▶ **Task**
Please give the listing again in its entirety, exactly as written.

▶ **Material for this task**
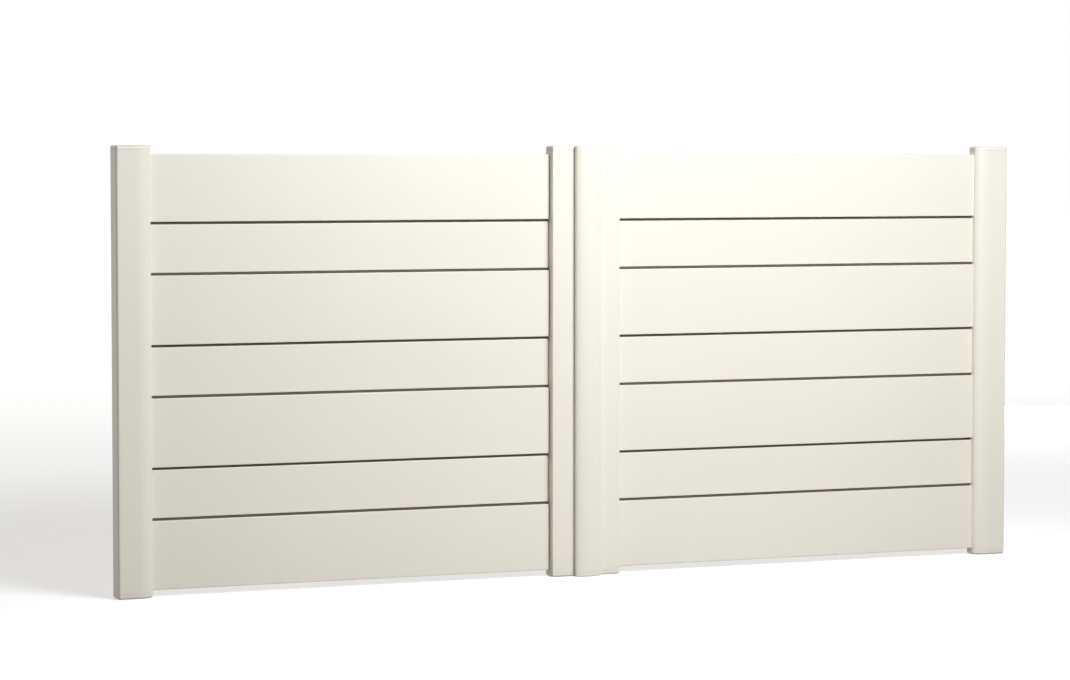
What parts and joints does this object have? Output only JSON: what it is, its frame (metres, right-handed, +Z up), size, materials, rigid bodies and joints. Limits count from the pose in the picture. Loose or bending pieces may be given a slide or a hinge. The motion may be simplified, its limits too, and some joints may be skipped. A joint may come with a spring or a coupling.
{
  "type": "aluminium double swing gate",
  "caption": "Double-leaf swing drive gate with flat level boards between hollow stiles and a half-round cover strip on the joint.",
  "frame": {"origin": "on the mounting face of the lower left post bracket, midway between its two bolts", "axes": "+X along the closed gate to the right, +Y to the back, the way the leaves open, +Z up"},
  "size_m": [3.6, 0.168, 1.6],
  "materials": {
    "coated_stile": "satin powder coat, off-white",
    "coated_board": "satin powder coat, off-white",
    "coated_cap": "satin powder coat, off-white",
    "coated_cover": "satin powder coat, off-white",
    "hinge_steel": "galvanised and painted off-white",
    "pin_steel": "stainless steel",
    "groove_seal": "dark rubber, in the grooves and joints"
  },
  "bodies": {
    "root": {"left_lower_post_bracket": "hinge_steel", "left_lower_hinge_pin": "pin_steel", "left_upper_post_bracket": "hinge_steel", "left_upper_hinge_pin": "pin_steel", "right_lower_post_bracket": "hinge_steel", "right_lower_hinge_pin": "pin_steel", "right_upper_post_bracket": "hinge_steel", "right_upper_hinge_pin": "pin_steel"},
    "left_leaf": {"left_hinge_stile": "coated_stile", "left_meeting_stile": "coated_stile", "left_hinge_stile_top_cap": "coated_cap", "left_hinge_stile_bottom_cap": "coated_cap", "left_meeting_stile_top_cap": "coated_cap", "left_meeting_stile_bottom_cap": "coated_cap", "left_board_1": "coated_board", "left_board_2": "coated_board", "left_board_3": "coated_board", "left_board_4": "coated_board", "left_board_5": "coated_board", "left_board_6": "coated_board", "left_board_7": "coated_board", "left_lower_hinge_eye": "hinge_steel", "left_upper_hinge_eye": "hinge_steel"},
    "right_leaf": {"right_hinge_stile": "coated_stile", "right_meeting_stile": "coated_stile", "right_hinge_stile_top_cap": "coated_cap", "right_hinge_stile_bottom_cap": "coated_cap", "right_meeting_stile_top_cap": "coated_cap", "right_meeting_stile_bottom_cap": "coated_cap", "right_board_1": "coated_board", "right_board_2": "coated_board", "right_board_3": "coated_board", "right_board_4": "coated_board", "right_board_5": "coated_board", "right_board_6": "coated_board", "right_board_7": "coated_board", "right_lower_hinge_eye": "hinge_steel", "right_upper_hinge_eye": "hinge_steel", "cover_strip": "coated_cover", "cover_strip_top_cap": "coated_cap", "cover_strip_bottom_cap": "coated_cap"}
  },
  "joints": [
    {"name": "left_leaf_hinge", "type": "hinge", "parent": "root", "child": "left_leaf", "pos_m": [0.01, -0.035, 0], "axis": [0, 0, 1], "range_deg": [0, 100]},
    {"name": "right_leaf_hinge", "type": "hinge", "parent": "root", "child": "right_leaf", "pos_m": [3.51, -0.035, 0], "axis": [0, 0, -1], "range_deg": [0, 90]}
  ],
  "couplings": [
    {"joint": "right_leaf_hinge", "follows": "left_leaf_hinge", "ratio": 0.9}
  ]
}
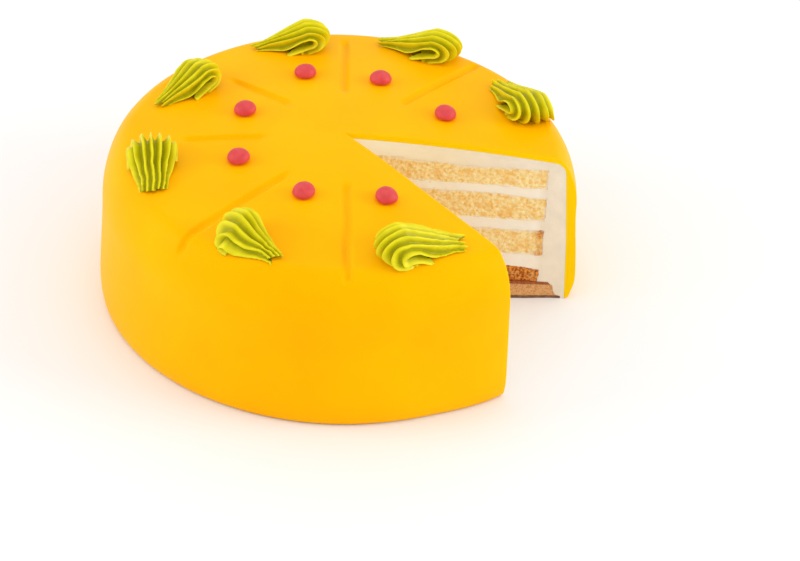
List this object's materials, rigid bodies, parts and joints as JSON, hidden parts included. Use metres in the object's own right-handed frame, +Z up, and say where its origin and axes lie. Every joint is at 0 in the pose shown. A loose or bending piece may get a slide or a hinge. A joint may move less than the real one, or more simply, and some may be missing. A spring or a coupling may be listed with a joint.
{
  "type": "passion fruit torte",
  "caption": "Round layered sponge and cream torte under a smooth yellow cover, piped green shells and pink sugar drops on top, one portion taken out.",
  "frame": {"origin": "on the torte's axis at its flat underside", "axes": "+Z up through the layers; +X along one of the two cut faces, from the middle to the rim, the missing portion lying between +X and 45 degrees towards -Y"},
  "size_m": [0.2635, 0.2635, 0.11],
  "materials": {
    "cover": "smooth icing with a soft sheen",
    "cream": "whipped cream, satin",
    "sponge": "porous crumb, matt",
    "biscuit": "crumbly short biscuit, matt",
    "jam": "thin jam, moist",
    "chocolate": "dark couverture, satin",
    "shell": "piped cream, slightly glossy",
    "drop": "sugar, slightly glossy"
  },
  "bodies": {
    "root": {"chocolate_coat": "chocolate", "biscuit_base": "biscuit", "jam_layer": "jam", "sponge_4": "sponge", "sponge_3": "sponge", "sponge_2": "sponge", "sponge_1": "sponge", "cream_filling": "cream", "yellow_cover": "cover", "piped_shell_1": "shell", "piped_shell_2": "shell", "piped_shell_3": "shell", "piped_shell_4": "shell", "piped_shell_5": "shell", "piped_shell_6": "shell", "piped_shell_7": "shell", "sugar_drop_1": "drop", "sugar_drop_2": "drop", "sugar_drop_3": "drop", "sugar_drop_4": "drop", "sugar_drop_5": "drop", "sugar_drop_6": "drop", "sugar_drop_7": "drop"}
  },
  "joints": []
}
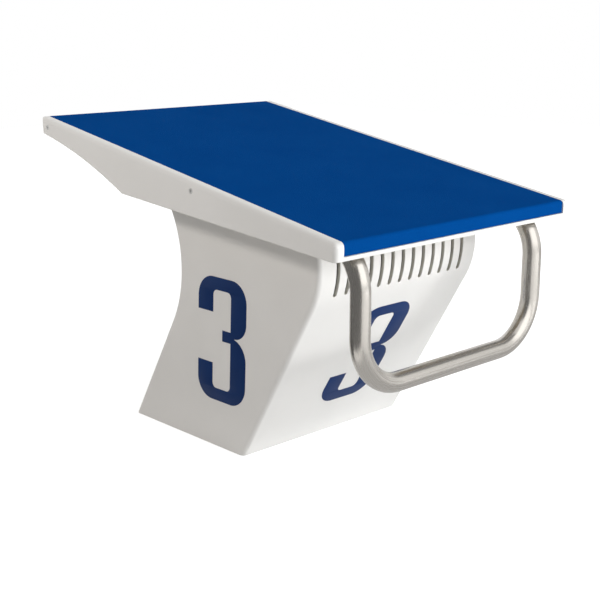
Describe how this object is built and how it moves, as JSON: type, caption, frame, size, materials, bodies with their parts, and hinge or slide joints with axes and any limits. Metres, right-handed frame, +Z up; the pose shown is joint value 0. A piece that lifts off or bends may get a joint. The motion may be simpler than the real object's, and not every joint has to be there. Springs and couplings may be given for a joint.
{
  "type": "swimming starting block",
  "caption": "Pool starting block: leaning hollow pedestal, sloping non-slip platform over the water, lane number and a steel hand rail for backstroke starts.",
  "frame": {"origin": "on the pool deck, under the middle of the platform's length and width", "axes": "+X is the swimmer's right when facing the water, -Y faces the water, +Z is up"},
  "size_m": [0.534, 0.715, 0.5233],
  "materials": {
    "gelcoat": "satin white gelcoat over glass-reinforced polyester",
    "grip": "matt blue non-slip surface with a fine grain",
    "plywood": "sealed marine plywood",
    "stainless": "satin ground stainless steel",
    "fastener_steel": "plain stainless steel",
    "film": "navy vinyl film"
  },
  "bodies": {
    "root": {"pedestal_shell": "gelcoat", "platform_shell": "gelcoat", "tread_pad": "grip", "stiffening_board": "plywood", "rail_tube": "stainless", "rail_foot_left": "stainless", "rail_backing_left": "fastener_steel", "rail_bolt_left_outer": "fastener_steel", "rail_washer_left_outer": "fastener_steel", "rail_bolt_left_inner": "fastener_steel", "rail_washer_left_inner": "fastener_steel", "clamp_strip_left": "fastener_steel", "clamp_bolt_left_1": "fastener_steel", "clamp_bolt_left_2": "fastener_steel", "clamp_bolt_left_3": "fastener_steel", "cover_screw_left_1": "fastener_steel", "cover_screw_left_2": "fastener_steel", "foot_strip_left": "stainless", "number_left": "film", "rail_foot_right": "stainless", "rail_backing_right": "fastener_steel", "rail_bolt_right_outer": "fastener_steel", "rail_washer_right_outer": "fastener_steel", "rail_bolt_right_inner": "fastener_steel", "rail_washer_right_inner": "fastener_steel", "clamp_strip_right": "fastener_steel", "clamp_bolt_right_1": "fastener_steel", "clamp_bolt_right_2": "fastener_steel", "clamp_bolt_right_3": "fastener_steel", "cover_screw_right_1": "fastener_steel", "cover_screw_right_2": "fastener_steel", "foot_strip_right": "stainless", "number_right": "film", "number_front": "film"}
  },
  "joints": []
}
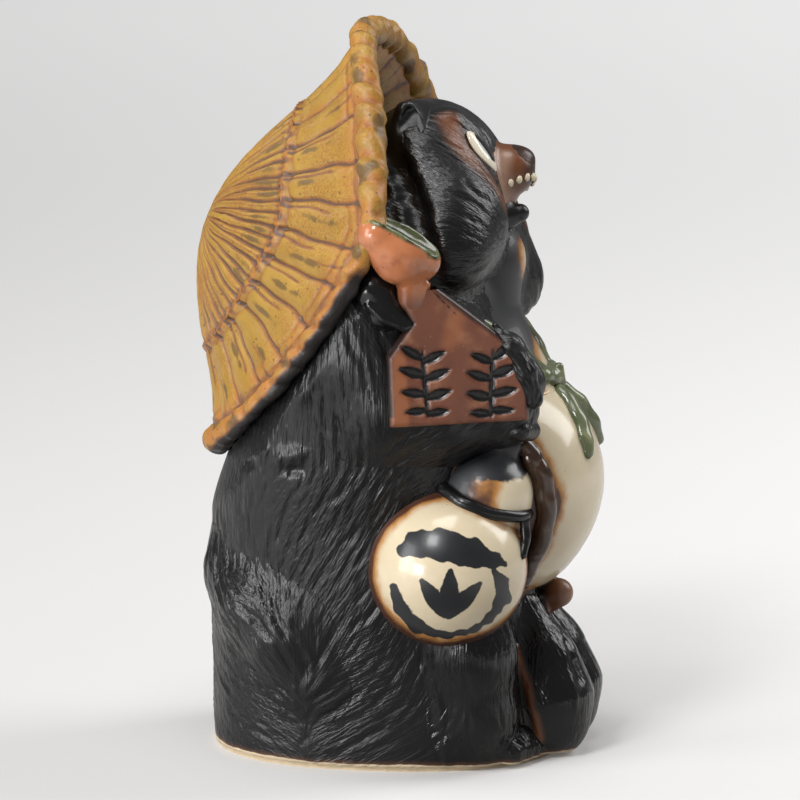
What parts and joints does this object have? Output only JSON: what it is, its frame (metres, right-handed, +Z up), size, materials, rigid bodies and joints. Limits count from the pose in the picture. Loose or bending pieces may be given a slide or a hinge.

▶ **Answer for this exercise**
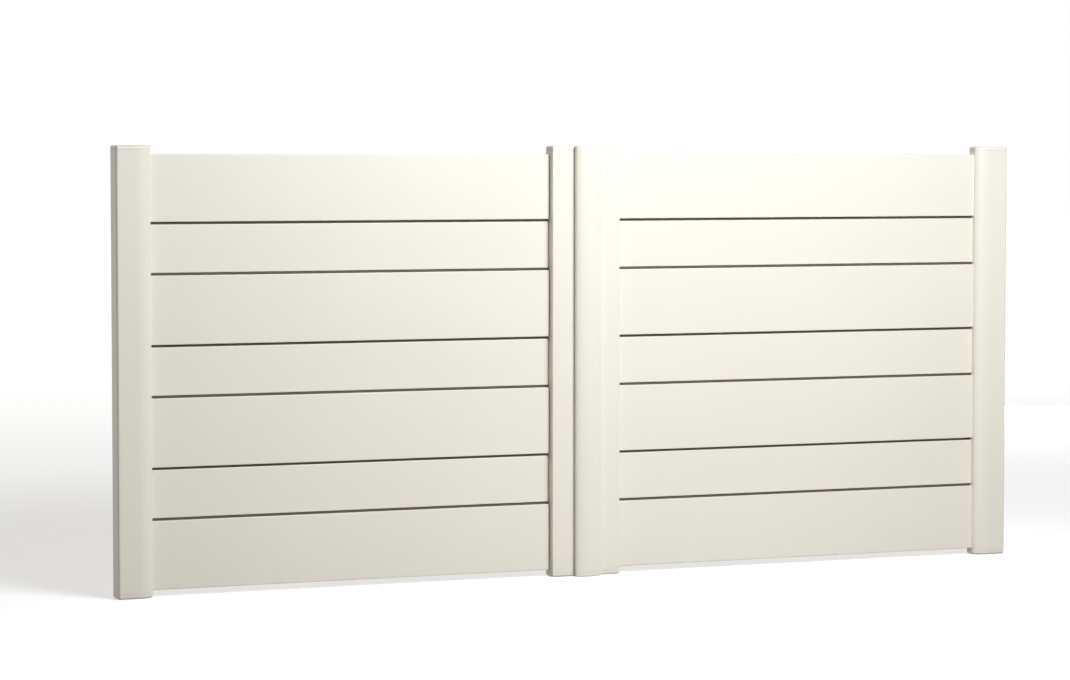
What parts and joints does this object have? Output only JSON: what it is, its frame (metres, right-handed, +Z up), size, materials, rigid bodies and joints. Limits count from the pose in the picture. Loose or bending pieces may be given a slide or a hinge. The motion may be simplified, its limits too, and some joints may be skipped. A joint may come with a spring or a coupling.
{
  "type": "aluminium double swing gate",
  "caption": "Double-leaf swing drive gate with flat level boards between hollow stiles and a half-round cover strip on the joint.",
  "frame": {"origin": "on the mounting face of the lower left post bracket, midway between its two bolts", "axes": "+X along the closed gate to the right, +Y to the back, the way the leaves open, +Z up"},
  "size_m": [3.6, 0.168, 1.6],
  "materials": {
    "coated_stile": "satin powder coat, off-white",
    "coated_board": "satin powder coat, off-white",
    "coated_cap": "satin powder coat, off-white",
    "coated_cover": "satin powder coat, off-white",
    "hinge_steel": "galvanised and painted off-white",
    "pin_steel": "stainless steel",
    "groove_seal": "dark rubber, in the grooves and joints"
  },
  "bodies": {
    "root": {"left_lower_post_bracket": "hinge_steel", "left_lower_hinge_pin": "pin_steel", "left_upper_post_bracket": "hinge_steel", "left_upper_hinge_pin": "pin_steel", "right_lower_post_bracket": "hinge_steel", "right_lower_hinge_pin": "pin_steel", "right_upper_post_bracket": "hinge_steel", "right_upper_hinge_pin": "pin_steel"},
    "left_leaf": {"left_hinge_stile": "coated_stile", "left_meeting_stile": "coated_stile", "left_hinge_stile_top_cap": "coated_cap", "left_hinge_stile_bottom_cap": "coated_cap", "left_meeting_stile_top_cap": "coated_cap", "left_meeting_stile_bottom_cap": "coated_cap", "left_board_1": "coated_board", "left_board_2": "coated_board", "left_board_3": "coated_board", "left_board_4": "coated_board", "left_board_5": "coated_board", "left_board_6": "coated_board", "left_board_7": "coated_board", "left_lower_hinge_eye": "hinge_steel", "left_upper_hinge_eye": "hinge_steel"},
    "right_leaf": {"right_hinge_stile": "coated_stile", "right_meeting_stile": "coated_stile", "right_hinge_stile_top_cap": "coated_cap", "right_hinge_stile_bottom_cap": "coated_cap", "right_meeting_stile_top_cap": "coated_cap", "right_meeting_stile_bottom_cap": "coated_cap", "right_board_1": "coated_board", "right_board_2": "coated_board", "right_board_3": "coated_board", "right_board_4": "coated_board", "right_board_5": "coated_board", "right_board_6": "coated_board", "right_board_7": "coated_board", "right_lower_hinge_eye": "hinge_steel", "right_upper_hinge_eye": "hinge_steel", "cover_strip": "coated_cover", "cover_strip_top_cap": "coated_cap", "cover_strip_bottom_cap": "coated_cap"}
  },
  "joints": [
    {"name": "left_leaf_hinge", "type": "hinge", "parent": "root", "child": "left_leaf", "pos_m": [0.01, -0.035, 0], "axis": [0, 0, 1], "range_deg": [0, 100]},
    {"name": "right_leaf_hinge", "type": "hinge", "parent": "root", "child": "right_leaf", "pos_m": [3.51, -0.035, 0], "axis": [0, 0, -1], "range_deg": [0, 90]}
  ],
  "couplings": [
    {"joint": "right_leaf_hinge", "follows": "left_leaf_hinge", "ratio": 0.9}
  ]
}
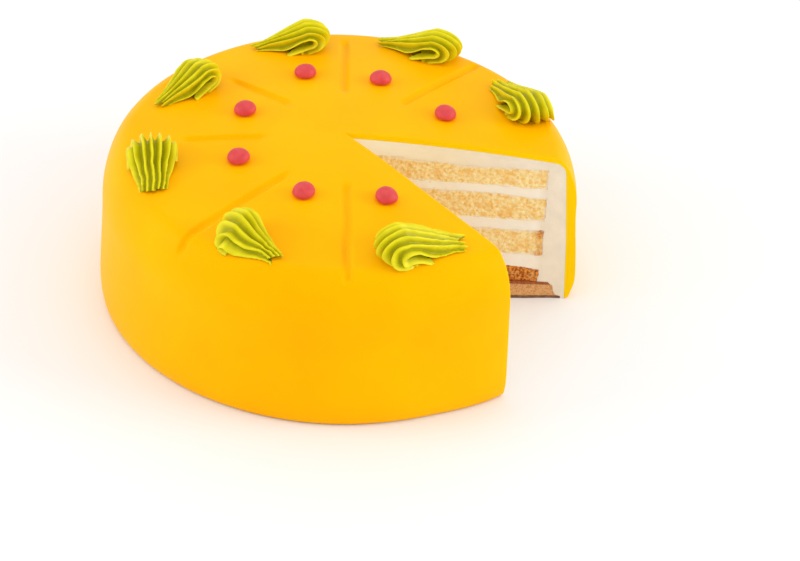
List this object's materials, rigid bodies, parts and joints as JSON, hidden parts included. Use metres in the object's own right-handed frame, +Z up, and say where its origin and axes lie. Every joint is at 0 in the pose shown. A loose or bending piece may get a slide or a hinge. A joint may move less than the real one, or more simply, and some may be missing. A spring or a coupling may be listed with a joint.
{
  "type": "passion fruit torte",
  "caption": "Round layered sponge and cream torte under a smooth yellow cover, piped green shells and pink sugar drops on top, one portion taken out.",
  "frame": {"origin": "on the torte's axis at its flat underside", "axes": "+Z up through the layers; +X along one of the two cut faces, from the middle to the rim, the missing portion lying between +X and 45 degrees towards -Y"},
  "size_m": [0.2635, 0.2635, 0.11],
  "materials": {
    "cover": "smooth icing with a soft sheen",
    "cream": "whipped cream, satin",
    "sponge": "porous crumb, matt",
    "biscuit": "crumbly short biscuit, matt",
    "jam": "thin jam, moist",
    "chocolate": "dark couverture, satin",
    "shell": "piped cream, slightly glossy",
    "drop": "sugar, slightly glossy"
  },
  "bodies": {
    "root": {"chocolate_coat": "chocolate", "biscuit_base": "biscuit", "jam_layer": "jam", "sponge_4": "sponge", "sponge_3": "sponge", "sponge_2": "sponge", "sponge_1": "sponge", "cream_filling": "cream", "yellow_cover": "cover", "piped_shell_1": "shell", "piped_shell_2": "shell", "piped_shell_3": "shell", "piped_shell_4": "shell", "piped_shell_5": "shell", "piped_shell_6": "shell", "piped_shell_7": "shell", "sugar_drop_1": "drop", "sugar_drop_2": "drop", "sugar_drop_3": "drop", "sugar_drop_4": "drop", "sugar_drop_5": "drop", "sugar_drop_6": "drop", "sugar_drop_7": "drop"}
  },
  "joints": []
}
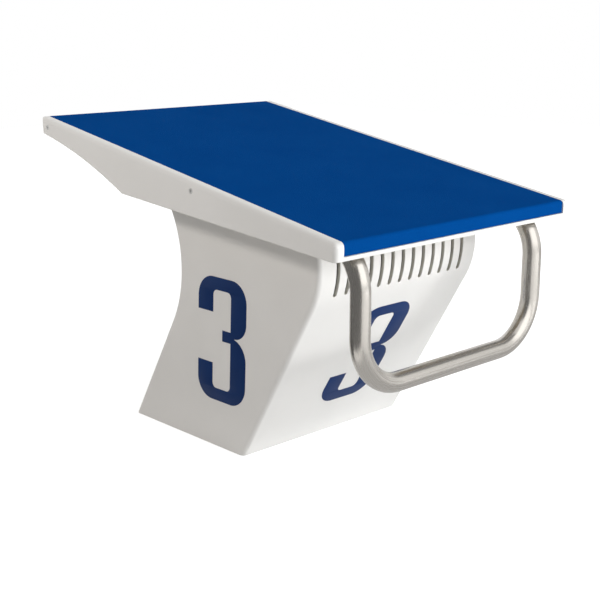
Describe how this object is built and how it moves, as JSON: type, caption, frame, size, materials, bodies with their parts, and hinge or slide joints with axes and any limits. Metres, right-handed frame, +Z up; the pose shown is joint value 0. A piece that lifts off or bends may get a joint. The motion may be simpler than the real object's, and not every joint has to be there. Springs and couplings may be given for a joint.
{
  "type": "swimming starting block",
  "caption": "Pool starting block: leaning hollow pedestal, sloping non-slip platform over the water, lane number and a steel hand rail for backstroke starts.",
  "frame": {"origin": "on the pool deck, under the middle of the platform's length and width", "axes": "+X is the swimmer's right when facing the water, -Y faces the water, +Z is up"},
  "size_m": [0.534, 0.715, 0.5233],
  "materials": {
    "gelcoat": "satin white gelcoat over glass-reinforced polyester",
    "grip": "matt blue non-slip surface with a fine grain",
    "plywood": "sealed marine plywood",
    "stainless": "satin ground stainless steel",
    "fastener_steel": "plain stainless steel",
    "film": "navy vinyl film"
  },
  "bodies": {
    "root": {"pedestal_shell": "gelcoat", "platform_shell": "gelcoat", "tread_pad": "grip", "stiffening_board": "plywood", "rail_tube": "stainless", "rail_foot_left": "stainless", "rail_backing_left": "fastener_steel", "rail_bolt_left_outer": "fastener_steel", "rail_washer_left_outer": "fastener_steel", "rail_bolt_left_inner": "fastener_steel", "rail_washer_left_inner": "fastener_steel", "clamp_strip_left": "fastener_steel", "clamp_bolt_left_1": "fastener_steel", "clamp_bolt_left_2": "fastener_steel", "clamp_bolt_left_3": "fastener_steel", "cover_screw_left_1": "fastener_steel", "cover_screw_left_2": "fastener_steel", "foot_strip_left": "stainless", "number_left": "film", "rail_foot_right": "stainless", "rail_backing_right": "fastener_steel", "rail_bolt_right_outer": "fastener_steel", "rail_washer_right_outer": "fastener_steel", "rail_bolt_right_inner": "fastener_steel", "rail_washer_right_inner": "fastener_steel", "clamp_strip_right": "fastener_steel", "clamp_bolt_right_1": "fastener_steel", "clamp_bolt_right_2": "fastener_steel", "clamp_bolt_right_3": "fastener_steel", "cover_screw_right_1": "fastener_steel", "cover_screw_right_2": "fastener_steel", "foot_strip_right": "stainless", "number_right": "film", "number_front": "film"}
  },
  "joints": []
}
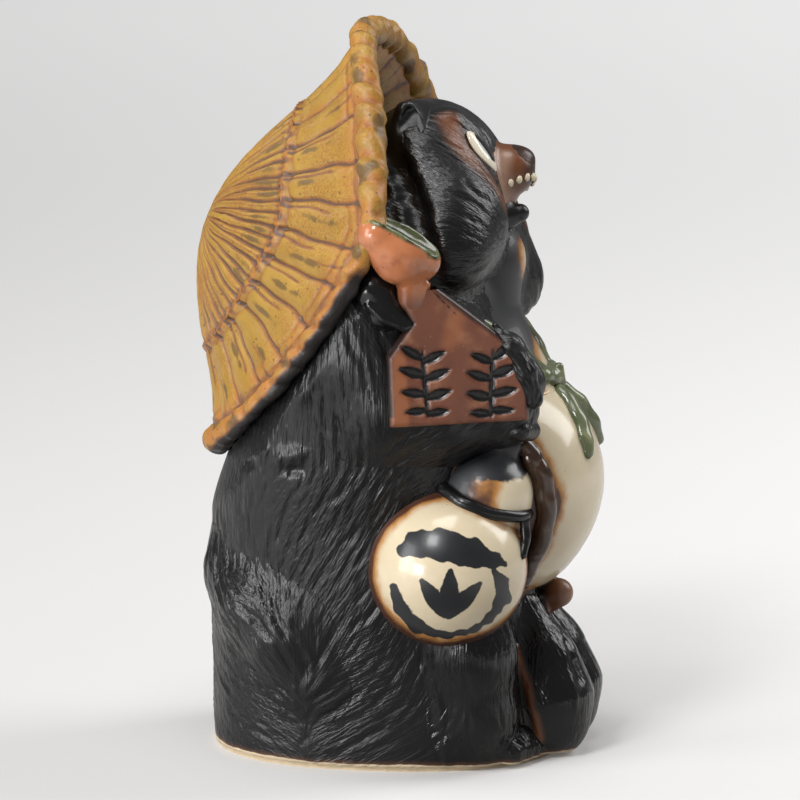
What parts and joints does this object have? Output only JSON: what it is, its frame (metres, right-handed, +Z up), size, materials, rigid bodies and joints. Limits count from the pose in the picture. Loose or bending pieces may be given a slide or a hinge.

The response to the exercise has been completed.